Let's do what bloggers do best. Out the fuckers! There's a list of names hiding
behind every one of these pissant actions brought against one of our own. All
of their names are easily discoverable. There are corporate officers, listed
in 10Q's and 10K's. There are attorneys and partners and judges of record ruling
on all these foolish motions. They have work and home street addresses, club
affiliations and, if we're lucky, discoverable dalliances. There are a thousand
bloggers for every one of these ciphers, a googleplex of data about most of
them and more to be gained if someone bothers to hire a PI or dig into it, all
of it public knowledge, but unavailable to the public record until we act.
That a lawyer's call would quiet Jason Kottke's voice is an affront to free
speech and a violation of something far more powerful–our collective outrage.
What do we bloggers do better than anybody? We know how to google and to describe
and to crosslink and to hang on to facts like bulldogs. As the N'Yawkers shouted
at the Green Goblin as they pelted him from the 59th Street Bridge:
YO! You attack one of us, you attack all of us!
Any action we resent deserves to be exposed. Is our overreaction fair? Of course
not! Given the overwhelming weight of our collective attention, it's incredibly
unfair to those who, until now, have held all the cards. They have status to
defend, reputations to uphold, power to secure.
Why do you care?
Fisk 'em!
These lawyers are paper tigers.
- Who, specifically, contacted Jason?
- What did the letter say and who signed it?
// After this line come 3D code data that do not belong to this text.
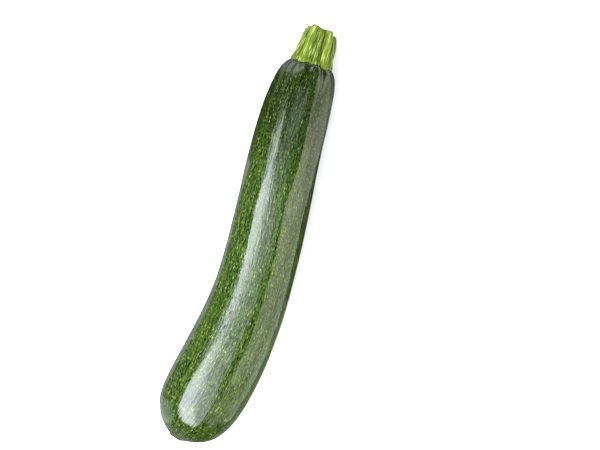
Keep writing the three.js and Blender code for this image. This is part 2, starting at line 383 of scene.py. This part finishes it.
# The waxy skin of a courgette: chlorophyll green under a thin clear cuticle, with crisp highlights.
def waxySkin():
    material, tree = newMaterial("waxy courgette skin")
    place = addNode(tree, "Attribute", attribute_name="tubePlace").outputs["Vector"]
    along = addNode(tree, "SeparateXYZ", {0: place}).outputs["X"]
    wander = addNode(tree, "TexNoise", {
        "Vector": place, "Scale": 1 / (skinFinish["wanderSize"] * mm), "Detail": 1.0,
    }).outputs["Color"]
    centred = addNode(tree, "VectorMath", {0: wander, 1: (0.5, 0.5, 0.5)}, operation="SUBTRACT").outputs[0]
    moved = addNode(tree, "VectorMath", {
        0: centred, 1: (2 * skinFinish["wander"] * mm,) * 3, 2: place,
    }, operation="MULTIPLY_ADD").outputs[0]

    stripes = stretchedNoise(tree, place, skinFinish["stripe"])
    streaks = stretchedNoise(tree, moved, skinFinish["streak"])
    grain = stretchedNoise(tree, moved, skinFinish["grain"])
    lined = addNode(tree, "Mix", {0: skinFinish["streakMix"], 2: stripes, 3: streaks}).outputs[0]
    lined = addNode(tree, "Mix", {0: skinFinish["grainMix"], 2: lined, 3: grain}).outputs[0]
    darkest, lightest = skinFinish["streakShare"]
    share = addNode(tree, "MapRange", {"Value": lined, "From Min": darkest, "From Max": lightest}).outputs[0]
    dark, light = skinFinish["ground"]
    ground = addNode(tree, "Mix", {0: share, 6: linear(dark), 7: linear(light)}, data_type="RGBA").outputs[2]
    nearStalk = addNode(tree, "MapRange", {
        "Value": along, "From Min": skinFinish["darkensFrom"] * mm, "From Max": skinFinish["darkensTo"] * mm,
    }, interpolation_type="SMOOTHSTEP").outputs[0]
    blossomPaintedShadeShare = addNode(tree, "MapRange", {
        "Value": along, "From Min": skinFinish["blossomEnd"] * mm, "From Max": 0.0,
        "To Max": skinFinish["blossomPaintedShade"],
    }, interpolation_type="SMOOTHSTEP").outputs[0]
    # Darker beside the stalk, partly the skin's own tone and partly painted shade, and painted shade towards
    # the blossom end.
    toneAndShadeShare = addNode(tree, "Math", {0: nearStalk, 1: blossomPaintedShadeShare}, operation="ADD").outputs[0]
    shaded = addNode(tree, "Mix", {
        0: toneAndShadeShare, 6: ground, 7: (*skinFinish["shoulder"], 1),
    }, data_type="RGBA", blend_type="MULTIPLY").outputs[2]

    fine = fleckLayer(tree, moved, skinFinish["fine"], skinFinish["fineFlecks"])
    onStreak = addNode(tree, "MapRange", {
        "Value": share, "To Min": skinFinish["darkStreakFlecks"],
    }).outputs[0]
    fineShare = addNode(tree, "Math", {0: fine, 1: onStreak}, operation="MULTIPLY").outputs[0]
    faint = addNode(tree, "MapRange", {
        "Value": nearStalk, "To Min": 1.0, "To Max": skinFinish["shoulderFlecks"],
    }).outputs[0]
    fineShare = addNode(tree, "Math", {0: fineShare, 1: faint}, operation="MULTIPLY").outputs[0]
    flecked = addNode(tree, "Mix", {
        0: fineShare, 6: shaded, 7: linear(skinFinish["flecks"]),
    }, data_type="RGBA").outputs[2]
    coarse = fleckLayer(tree, moved, skinFinish["coarse"], skinFinish["coarseFlecks"])
    colour = addNode(tree, "Mix", {
        0: coarse, 6: flecked, 7: linear(skinFinish["paleFlecks"]),
    }, data_type="RGBA").outputs[2]

    # The corky scar that the blossom left.
    corkGrain = stretchedNoise(tree, place, skinFinish["corkGrain"])
    ragged = addNode(tree, "Math", {
        0: corkGrain, 1: -skinFinish["corkRagged"] * mm, 2: along,
    }, operation="MULTIPLY_ADD").outputs[0]
    begins, isFull = skinFinish["corkEdge"]
    scar = addNode(tree, "MapRange", {
        "Value": ragged, "From Min": begins * mm, "From Max": isFull * mm,
    }).outputs[0]
    darkest, palest = skinFinish["corkShare"]
    pale = addNode(tree, "MapRange", {
        "Value": corkGrain, "From Min": darkest, "From Max": palest,
    }).outputs[0]
    darkCork, paleCork = skinFinish["cork"]
    cork = addNode(tree, "Mix", {
        0: pale, 6: linear(darkCork), 7: linear(paleCork),
    }, data_type="RGBA").outputs[2]
    colour = addNode(tree, "Mix", {0: scar, 6: colour, 7: cork}, data_type="RGBA").outputs[2]

    smooth, dull = skinFinish["roughness"]
    smoothest, dullest = skinFinish["bloomShare"]
    bloom = addNode(tree, "TexNoise", {
        "Vector": place, "Scale": 1 / (skinFinish["bloomSize"] * mm), "Detail": 3.0,
    }).outputs["Fac"]
    roughness = addNode(tree, "MapRange", {
        "Value": bloom, "From Min": smoothest, "From Max": dullest, "To Min": smooth, "To Max": dull,
    }).outputs[0]
    roughness = addNode(tree, "Mix", {0: scar, 2: roughness, 3: skinFinish["corkRoughness"]}).outputs[0]
    riseHeight = addNode(tree, "MapRange", {
        "Value": nearStalk, "To Min": skinFinish["riseHeight"] * mm,
        "To Max": skinFinish["riseHeight"] * skinFinish["shoulderRise"] * mm,
    }).outputs[0]
    centredRise = addNode(tree, "Math", {
        0: stretchedNoise(tree, place, skinFinish["rise"]), 1: 0.5,
    }, operation="SUBTRACT").outputs[0]
    skinHeight = addNode(tree, "Math", {0: centredRise, 1: riseHeight}, operation="MULTIPLY").outputs[0]
    skinHeight = addNode(tree, "Math", {
        0: fine, 1: skinFinish["fleckHeight"] * mm, 2: skinHeight,
    }, operation="MULTIPLY_ADD").outputs[0]
    bump = addNode(tree, "Bump", {"Strength": 1.0, "Distance": 1.0, "Height": skinHeight})
    shader = addNode(tree, "BsdfPrincipled", {
        "Base Color": colour, "Roughness": roughness, "IOR": skinFinish["ior"], "Normal": bump.outputs[0],
    })
    addNode(tree, "OutputMaterial", {"Surface": shader.outputs[0]})
    return material


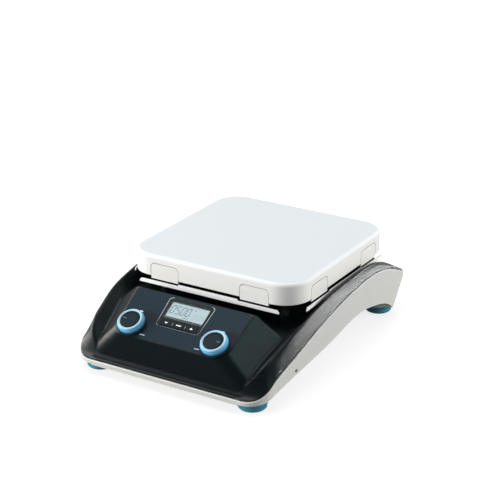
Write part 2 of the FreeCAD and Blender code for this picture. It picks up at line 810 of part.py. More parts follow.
def foot(x, y):
    """Turned rubber foot with a groove round it and a recess for its screw."""
    radius = FOOT_DIAMETER / 2
    middle = FOOT_HEIGHT * 0.55
    profile = polygon([
        V(FOOT_SCREW_RADIUS + 0.2, 0, FOOT_RECESS),
        V(FOOT_RECESS_RADIUS, 0, FOOT_RECESS),
        V(FOOT_RECESS_RADIUS, 0, 0),
        V(radius - 2.0, 0, 0),
        V(radius - 0.8, 0, 1.2),
        V(radius - 0.8, 0, middle - FOOT_GROOVE_WIDTH / 2),
        V(radius - 0.8 - FOOT_GROOVE_DEPTH, 0, middle - FOOT_GROOVE_WIDTH / 2),
        V(radius - 0.8 - FOOT_GROOVE_DEPTH, 0, middle + FOOT_GROOVE_WIDTH / 2),
        V(radius, 0, middle + FOOT_GROOVE_WIDTH / 2),
        V(radius, 0, FOOT_HEIGHT),
        V(FOOT_SCREW_RADIUS + 0.2, 0, FOOT_HEIGHT),
    ])
    return turned(profile, x, y)


def turned(profile, x=0.0, y=0.0):
    solid = Part.Face(profile).revolve(V(0, 0, 0), Z_AXIS, 360)
    solid.translate(V(x, y, 0))
    return solid


def foot_screws():
    screws = []
    for x, y in foot_places().values():
        head = post(FOOT_HEAD_RADIUS, FOOT_RECESS - 1.0, x, y, 1.0)
        screws.append(head.fuse(post(FOOT_SCREW_RADIUS, FOOT_BOSS_TOP - 2.0, x, y, 1.0)))
    return Part.Compound(screws)


def housing_screws():
    screws = []
    for x, y in housing_screw_places():
        head_low = FOOT_HEIGHT + HEAD_RECESS - HOUSING_HEAD_HEIGHT
        head = post(HOUSING_HEAD_RADIUS, HOUSING_HEAD_HEIGHT, x, y, head_low)
        reach = FOOT_HEIGHT + HOUSING_SCREW_LENGTH - HOUSING_TIP_GAP - head_low
        shank = post(HOUSING_SCREW_RADIUS, reach, x, y, head_low)
        screws.append(head.fuse(shank))
    return Part.Compound(screws)


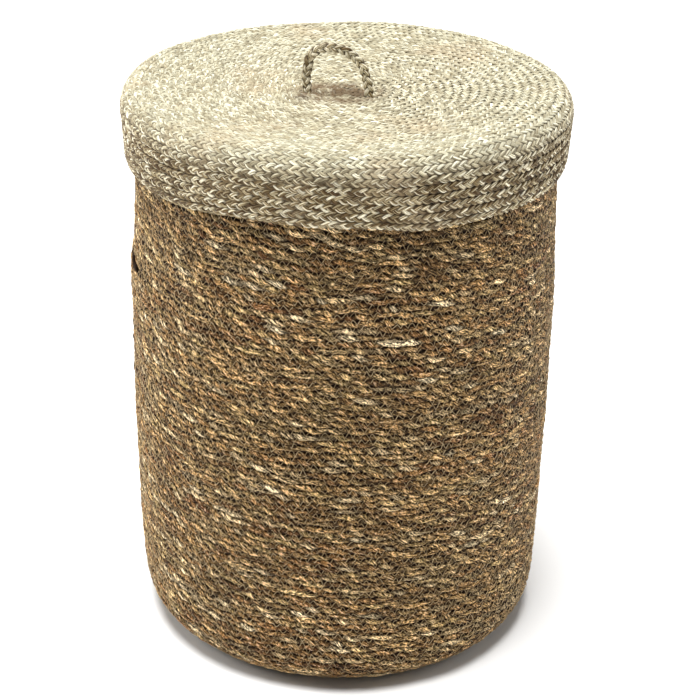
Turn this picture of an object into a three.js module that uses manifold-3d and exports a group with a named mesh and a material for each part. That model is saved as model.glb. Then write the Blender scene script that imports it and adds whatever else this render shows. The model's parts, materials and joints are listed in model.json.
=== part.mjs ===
// Round woven laundry basket with a cap-shaped lid and a braided loop handle.
// Millimetres, +Z up. The origin is the centre of the flat underside, on the floor.
// -Y is the front. The body is one coil of seagrass cord and the lid one coil of jute braid:
// each is cut here into plain solid bands that follow how the coil was built up.
import * as THREE from 'three';
import { mergeVertices } from 'three/addons/utils/BufferGeometryUtils.js';
import Module from 'manifold-3d';

const wasm = await Module();
wasm.setup();

// Driving dimensions of the body
const CORD = 6;                    // thickness of the coiled seagrass cord
const CORNER_RADIUS = 42;          // outside rounding between the base and the wall
const WALL_RADIUS_LOW = 190.5;     // outside, where the rounding ends
const WALL_RADIUS_MID = 195.6;     // outside, half way up
const WALL_RADIUS_TOP = 190.7;     // outside, level with the lid's lower edge
const RIM_HEIGHT = 514;            // floor to the top of the last coil row

// Driving dimensions of the lid
const LID_RADIUS = 200;
const LID_HEIGHT = 522;            // floor to the highest ring of the lid
const LID_SAG = 7;                 // how far the middle of the lid lies below that ring
const LID_EDGE_RADIUS = 19.5;
const BRAID = 5;                   // thickness of the coiled jute braid
const SKIRT_BOTTOM = 461;
const SKIRT_BOTTOM_RADIUS = 197;
const HEM_HEIGHT = 7.4;            // one braid row
const HEM_TUCK = 3.9;              // how far the lowest row curls in

// Driving dimensions of the two hand slots
const SLOT_HEIGHT_ABOVE_FLOOR = 362;
const SLOT_LENGTH = 110;
const SLOT_OPENING = 15;
const SLOT_BAND_HEIGHT = 44;       // the coil rows that part around the slots
const SLOT_TURN = 11;              // degrees that the slots' line is turned from the X axis
const SLOT_CUT_DEPTH = 60;         // of the cutter, through the curved wall

// Driving dimensions of the loop handle
const LOOP_CENTRE = new THREE.Vector2(-8, -14);
const LOOP_TURN = -13;             // degrees about Z
const LOOP_HALF_SPAN = 28.2;       // centre of the loop to the centre of a foot
const LOOP_WIDTH = 8.4;            // of the flat braid, in the loop's plane
const LOOP_THICKNESS = 5.2;        // of the flat braid, across the loop's plane
const LOOP_STEPS = 30;
const PIVOT_CLEARANCE = 0.5;       // between the round end of the loop and the foot below it
const KNOT_WIDTH = 18;
const KNOT_HEIGHT = 10;

// The line that the braid's middle follows between the two feet: [distance from the middle
// between them, height above the lid]. The loop has a square left shoulder and a sloping right one.
const LOOP_LINE = [
  [-28.8, 11], [-27.6, 22], [-25.4, 31], [-20.5, 37.4], [-13, 40.6], [-5, 41.4],
  [4, 40.2], [12.5, 36], [19.6, 29], [24.2, 19.5], [26.8, 10.5],
];

const GAP = 0.3;                   // between neighbouring solids
const AROUND = 48;                 // facets round the axis

const seagrass = { color: 0x9a7b4a, roughness: 0.85, metalness: 0 };
const jute = { color: 0xd8cdb0, roughness: 0.9, metalness: 0 };

const basket = new THREE.Group();

function addMesh(name, geometry, look, parent = basket) {
  const mesh = new THREE.Mesh(geometry, new THREE.MeshStandardMaterial(look));
  mesh.name = name;
  parent.add(mesh);
  return mesh;
}

// Turns a profile of [radius, height] points, listed anticlockwise, round the Z axis.
function turned(profile) {
  const points = profile.map(([radius, height]) => new THREE.Vector2(radius, height));
  if (points[0].x > 0) {
    points.push(points[0].clone());
  }
  return new THREE.LatheGeometry(points, AROUND).rotateX(Math.PI / 2);
}

function arc(centreRadius, centreHeight, radius, fromDegrees, toDegrees, steps) {
  const points = [];
  for (let i = 0; i <= steps; i += 1) {
    const angle = THREE.MathUtils.degToRad(fromDegrees + ((toDegrees - fromDegrees) * i) / steps);
    points.push([centreRadius + radius * Math.cos(angle), centreHeight + radius * Math.sin(angle)]);
  }
  return points;
}

// Evenly spaced values from low to high.
function spread(low, high, steps) {
  return Array.from({ length: steps + 1 }, (_, i) => low + ((high - low) * i) / steps);
}

function toManifold(geometry) {
  const bare = geometry.clone();
  bare.deleteAttribute('normal');
  bare.deleteAttribute('uv');
  const merged = mergeVertices(bare, 1e-4);
  return new wasm.Manifold(new wasm.Mesh({
    numProp: 3,
    vertProperties: new Float32Array(merged.attributes.position.array),
    triVerts: new Uint32Array(merged.index.array),
  }));
}

function toGeometry(manifold) {
  const mesh = manifold.getMesh();
  const geometry = new THREE.BufferGeometry();
  geometry.setAttribute('position', new THREE.BufferAttribute(mesh.vertProperties, 3));
  geometry.setIndex(new THREE.BufferAttribute(mesh.triVerts, 1));
  return geometry;
}

// Outside radius of the wall: a parabola through the three driving radii.
function wallRadius(height) {
  const t = (height - CORNER_RADIUS) / (SKIRT_BOTTOM - CORNER_RADIUS);
  return WALL_RADIUS_LOW * (1 - t) * (1 - 2 * t)
    + WALL_RADIUS_MID * 4 * t * (1 - t)
    + WALL_RADIUS_TOP * t * (2 * t - 1);
}

// A band of the wall, one cord thick.
function wallBand(low, high, steps) {
  const heights = spread(low, high, steps);
  const outside = heights.map((height) => [wallRadius(height), height]);
  const inside = heights.map((height) => [wallRadius(height) - CORD, height]).reverse();
  return turned([...outside, ...inside]);
}

// Height of the lid's outer face over a point at the given radius.
function lidTopHeight(radius) {
  const flatRadius = LID_RADIUS - LID_EDGE_RADIUS;
  return LID_HEIGHT - LID_SAG * (1 - (radius / flatRadius) ** 2);
}

// The coil starts as a flat disc and turns up through a rounded corner.
function addBase() {
  const flatRadius = WALL_RADIUS_LOW - CORNER_RADIUS;
  addMesh('base_coil', turned([[0, 0], [flatRadius - GAP, 0], [flatRadius - GAP, CORD], [0, CORD]]), seagrass);
  const outside = arc(flatRadius, CORNER_RADIUS, CORNER_RADIUS, -90, 0, 5);
  const inside = arc(flatRadius, CORNER_RADIUS, CORNER_RADIUS - CORD, 0, -90, 5);
  addMesh('corner_coil', turned([...outside, ...inside]), seagrass);
}

// Lens-shaped cutters for the two opposite hand slots.
function slotCutter(direction) {
  const lens = new THREE.Shape();
  lens.moveTo(-SLOT_LENGTH / 2, 0);
  lens.quadraticCurveTo(0, -SLOT_OPENING, SLOT_LENGTH / 2, 0);
  lens.quadraticCurveTo(0, SLOT_OPENING, -SLOT_LENGTH / 2, 0);
  const cutter = new THREE.ExtrudeGeometry(lens, {
    depth: SLOT_CUT_DEPTH, bevelEnabled: false, curveSegments: 8,
  });
  cutter.translate(0, 0, WALL_RADIUS_MID - SLOT_CUT_DEPTH / 2);
  cutter.rotateX(Math.PI / 2);
  cutter.rotateZ(THREE.MathUtils.degToRad(direction));
  cutter.translate(0, 0, SLOT_HEIGHT_ABOVE_FLOOR);
  return toManifold(cutter);
}

function addWall() {
  const slotLow = SLOT_HEIGHT_ABOVE_FLOOR - SLOT_BAND_HEIGHT / 2;
  const slotHigh = SLOT_HEIGHT_ABOVE_FLOOR + SLOT_BAND_HEIGHT / 2;
  const rimCentre = RIM_HEIGHT - CORD / 2;
  addMesh('wall_lower_coil', wallBand(CORNER_RADIUS + GAP, slotLow - GAP, 4), seagrass);
  const left = slotCutter(-90 + SLOT_TURN);
  const right = slotCutter(90 + SLOT_TURN);
  const slotBand = toManifold(wallBand(slotLow, slotHigh, 1)).subtract(left).subtract(right);
  addMesh('wall_slot_coil', toGeometry(slotBand), seagrass);
  addMesh('wall_upper_coil', wallBand(slotHigh + GAP, rimCentre - CORD / 2 - GAP, 2), seagrass);
  const rimRadius = wallRadius(rimCentre) - CORD / 2;
  const rimSection = arc(rimRadius, rimCentre, CORD / 2, 0, 315, 7);
  addMesh('rim_row', turned(rimSection), seagrass);
}

function footPlaces() {
  const turn = THREE.MathUtils.degToRad(LOOP_TURN);
  return [-1, 1].map((side) => new THREE.Vector2(
    LOOP_CENTRE.x + side * LOOP_HALF_SPAN * Math.cos(turn),
    LOOP_CENTRE.y + side * LOOP_HALF_SPAN * Math.sin(turn),
  ));
}

// A box round a foot of the loop, turned with the loop and larger by the gap on every side.
function footBox(place, gap, low, high) {
  const box = new THREE.BoxGeometry(LOOP_WIDTH + 2 * gap, LOOP_THICKNESS + 2 * gap, high - low);
  box.rotateZ(THREE.MathUtils.degToRad(LOOP_TURN));
  box.translate(place.x, place.y, (low + high) / 2);
  return toManifold(box);
}

function addLid() {
  const flatRadius = LID_RADIUS - LID_EDGE_RADIUS;
  const edgeHeight = LID_HEIGHT - LID_EDGE_RADIUS;
  const radii = spread(0, flatRadius - GAP, 4);
  const outside = radii.map((radius) => [radius, lidTopHeight(radius)]).reverse();
  const inside = radii.map((radius) => [radius, lidTopHeight(radius) - BRAID]);
  let top = toManifold(turned([...inside, ...outside]));
  for (const place of footPlaces()) {
    top = top.subtract(footBox(place, 2 * GAP, LID_HEIGHT - 4 * BRAID, LID_HEIGHT + BRAID));
  }
  addMesh('lid_top_coil', toGeometry(top), jute);

  const edgeOutside = arc(flatRadius, edgeHeight, LID_EDGE_RADIUS, 0, 90, 4);
  const edgeInside = arc(flatRadius, edgeHeight, LID_EDGE_RADIUS - BRAID, 90, 0, 4);
  addMesh('lid_edge_coil', turned([...edgeOutside, ...edgeInside]), jute);

  const hemTop = SKIRT_BOTTOM + HEM_HEIGHT;
  addMesh('lid_skirt_coil', turned([
    [SKIRT_BOTTOM_RADIUS, hemTop + GAP],
    [LID_RADIUS, edgeHeight - GAP],
    [LID_RADIUS - BRAID, edgeHeight - GAP],
    [SKIRT_BOTTOM_RADIUS - BRAID, hemTop + GAP],
  ]), jute);

  addMesh('lid_hem_row', turned([
    [SKIRT_BOTTOM_RADIUS - HEM_TUCK, SKIRT_BOTTOM],
    [SKIRT_BOTTOM_RADIUS - HEM_TUCK / 3, SKIRT_BOTTOM + HEM_HEIGHT / 3],
    [SKIRT_BOTTOM_RADIUS, hemTop],
    [SKIRT_BOTTOM_RADIUS - BRAID, hemTop],
    [SKIRT_BOTTOM_RADIUS - BRAID - GAP, SKIRT_BOTTOM],
  ]), jute);
}

// The braid's route in the loop's own plane. Heights are from the pivot line through both feet.
function loopRoute(pivotAboveLid) {
  const points = LOOP_LINE.map(([x, height]) => new THREE.Vector3(x, 0, height - pivotAboveLid));
  const left = new THREE.Vector3(-LOOP_HALF_SPAN, 0, 0);
  const right = new THREE.Vector3(LOOP_HALF_SPAN, 0, 0);
  return new THREE.CatmullRomCurve3([left, ...points, right]);
}

// The loop's section, with bevelled corners: its width lies in the loop's plane.
function flatBraidSection() {
  const x = LOOP_THICKNESS / 2;
  const y = LOOP_WIDTH / 2;
  const bevel = 0.75 * x;
  return new THREE.Shape([
    new THREE.Vector2(-x, -y + bevel),
    new THREE.Vector2(-x + bevel, -y),
    new THREE.Vector2(x - bevel, -y),
    new THREE.Vector2(x, -y + bevel),
    new THREE.Vector2(x, y - bevel),
    new THREE.Vector2(x - bevel, y),
    new THREE.Vector2(-x + bevel, y),
    new THREE.Vector2(-x, y - bevel),
  ]);
}

function addHandle() {
  const lidSurface = lidTopHeight(LOOP_CENTRE.length());
  const pivotAboveLid = LOOP_THICKNESS / 2 + PIVOT_CLEARANCE;
  const extrudePath = loopRoute(pivotAboveLid);
  let loop = toManifold(new THREE.ExtrudeGeometry(flatBraidSection(), { steps: LOOP_STEPS, extrudePath }));
  for (const side of [-1, 1]) {
    const end = new THREE.CylinderGeometry(LOOP_THICKNESS / 2, LOOP_THICKNESS / 2, LOOP_WIDTH, 16);
    end.rotateZ(Math.PI / 2);
    end.translate(side * LOOP_HALF_SPAN, 0, 0);
    loop = loop.add(toManifold(end));
  }
  const loopMesh = addMesh('handle_loop', toGeometry(loop), jute);
  loopMesh.rotation.z = THREE.MathUtils.degToRad(LOOP_TURN);
  loopMesh.position.set(LOOP_CENTRE.x, LOOP_CENTRE.y, lidSurface + pivotAboveLid);

  // Each end of the braid goes through the lid and is knotted under it.
  const names = ['handle_end_left', 'handle_end_right'];
  footPlaces().forEach((place, i) => {
    const underside = lidTopHeight(place.length()) - BRAID - 2 * GAP;
    const knot = new THREE.SphereGeometry(KNOT_WIDTH / 2, 14, 8);
    knot.rotateX(Math.PI / 2);
    knot.scale(1, 1, KNOT_HEIGHT / KNOT_WIDTH);
    knot.translate(place.x, place.y, underside - KNOT_HEIGHT / 2);
    const shaft = footBox(place, 0, underside - KNOT_HEIGHT / 2, lidSurface);
    addMesh(names[i], toGeometry(toManifold(knot).add(shaft)), jute);
  });
}

addBase();
addWall();
addLid();
addHandle();

export default basket;
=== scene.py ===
"""A round laundry basket coiled from seagrass cord, with a braided jute lid and a loop handle.

The wall, base and lid are built as what they are: one two-ply cord and one flat three-strand
braid, each following a spiral over the CAD shape, with a zig-zag thread sewn across the rows.
Everything is in metres, in the CAD model's frame: +Z up, -Y to the front.
"""

import json
import math

import bpy
import numpy as np
from mathutils import Matrix, Vector


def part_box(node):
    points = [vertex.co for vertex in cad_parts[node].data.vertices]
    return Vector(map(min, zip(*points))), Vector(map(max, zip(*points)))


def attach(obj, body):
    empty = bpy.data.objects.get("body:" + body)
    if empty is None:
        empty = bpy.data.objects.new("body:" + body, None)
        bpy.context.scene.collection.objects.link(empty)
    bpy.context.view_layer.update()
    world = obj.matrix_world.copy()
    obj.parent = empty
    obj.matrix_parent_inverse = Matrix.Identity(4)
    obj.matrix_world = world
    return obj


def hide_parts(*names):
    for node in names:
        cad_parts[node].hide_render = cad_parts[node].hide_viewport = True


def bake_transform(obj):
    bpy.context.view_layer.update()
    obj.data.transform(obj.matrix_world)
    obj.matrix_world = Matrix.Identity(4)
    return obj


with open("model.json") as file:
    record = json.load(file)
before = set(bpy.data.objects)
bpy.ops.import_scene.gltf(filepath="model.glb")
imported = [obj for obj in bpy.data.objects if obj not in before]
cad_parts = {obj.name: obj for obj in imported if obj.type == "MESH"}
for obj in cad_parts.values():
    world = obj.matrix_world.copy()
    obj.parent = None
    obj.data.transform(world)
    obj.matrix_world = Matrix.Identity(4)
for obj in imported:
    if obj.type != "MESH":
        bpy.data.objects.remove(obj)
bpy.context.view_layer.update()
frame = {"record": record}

MM = 0.001
TURN = 2 * math.pi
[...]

- What's the name of the law firm and who are its partners?
- What other cases are they currently arguing?
- Before which judges?
- What actions have been brought against the firm and its people?
- What have they been accused of, by whom?
- What will we find when we follow their money?
File something with their bar association. We may not be big individually,
but we are mighty in the aggregate. Jason can't be everywhere but we already
are.
Confronted by our awesome aggregated conversation, conjecture and conclusions,
blackbirds wheeling
on a whim, they will fold their briefs (perhaps soiling them) and retire,
trembling, to the sidelines. My suggestions:
- If called by a lawyer, calm your mind and lower your pulse.
- Ask politely that they put it in writing.
- Take the letter to your city or county's Public Recorder's Office.
- File it for the public record for a small fee.
(you may enter anything into the public record, even a movie stub).
- Scan the letter and post it online as a GIF and a PDF.
- List the official record number.
- Let us do the rest.
None of this is fair to the lawyers who do this because they're only doing
their job. Tough noogies. In every transition of power, force is projected by
the rising elite against the old, and careers and reputations are lost and individuals
are hurt. It is the way of nature. The question is, are we bloggers willing
to discover and expose the words and identities of the individuals, having no
fear of retribution, who threaten our friend Jason? We're certainly willing
to track down every other detail that interests us, why not when one of us is
attacked?
The exercise of real power is never fair. In the last year there's been a shift
of power to citizen journalists who simply examine the public record and report
what we've learned. We must rise up now that they have come for Jason, for they
will surely come for us next.
"Never give in --- never, never, never, never in nothing great or
small . . . Never yield to the apparently overwhelming might of the enemy."